Gully Erosion: Experiences from the Burnett and Mary River Catchments, Queensland 

BMRG has prepared a comprehensive manual on gully erosion. It presents theory on gully erosion and detailed options for its prevention and rehabilitation of gullies. This is a user’s guide providing instructions on designs and methods to consider, facilitated by pictures and diagrams of engineered works. The manual can be utilised when working with contractors to visualise concepts.  

Click here to view the Gully Erosion Manual


“The gully was insitu when we purchased the property. It was filled with old rubbish which wasn’t fixing the erosion problem and was an eyesore. It had formed from an old contour bank that ended on a road and dropped into a steeper creek bank. Part of the remediation plan was to provide groundcover immediately with hay and also undersow with grass seed. Heavy falls of rain on the bare ground have been the main challenge in managing erosion. However, the hay provides such simple protection on the slope. The gully is fully remediated, grassed-up, and completely productive again. BMRG was excellent to work with, providing extensive advice and resources to refer to in the future.”  – Yolanda and Steve Webster, Manumbar, QLD.

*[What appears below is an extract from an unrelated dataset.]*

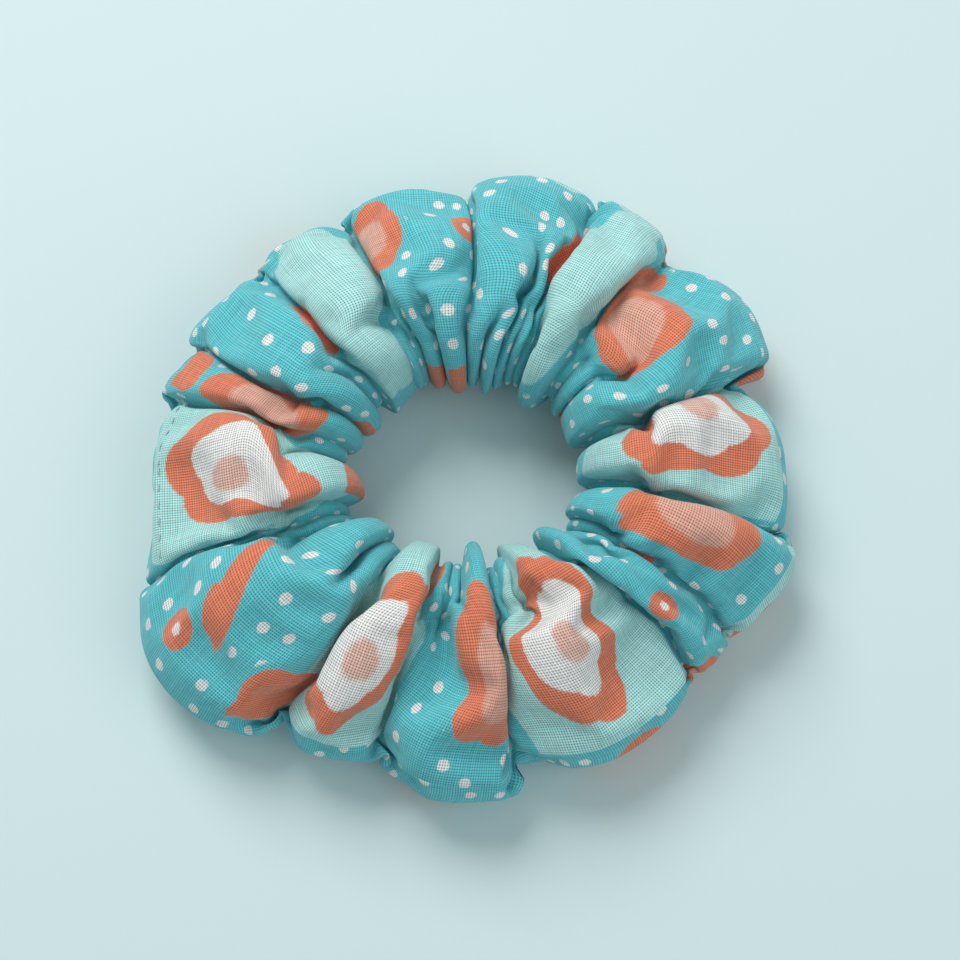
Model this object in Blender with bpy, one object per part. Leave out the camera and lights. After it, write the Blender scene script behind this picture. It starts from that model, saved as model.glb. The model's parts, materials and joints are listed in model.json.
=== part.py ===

“Good groundcover reduces flow which in turn minimises erosion, and also has a positive effect on biodiversity. Nobody wants to pay rates on bare ground. Being mindful of the potential to create erosion is a necessity in day to day management. Creating a problem may be as simple as putting a blade down in the wrong spot. Being proactive and not reactive gives greater choices with management options. The extension work BMRG provided was appreciated; they were great to work with.  Don’t be afraid to seek out expert advice. Knowledge of the process of erosion and how to contain it was readily available and explained in a straight forward manner. As a result of this we now have a more holistic view of the processes influencing erosion” – Craig and Michele Hodges, Booubyjan, QLD.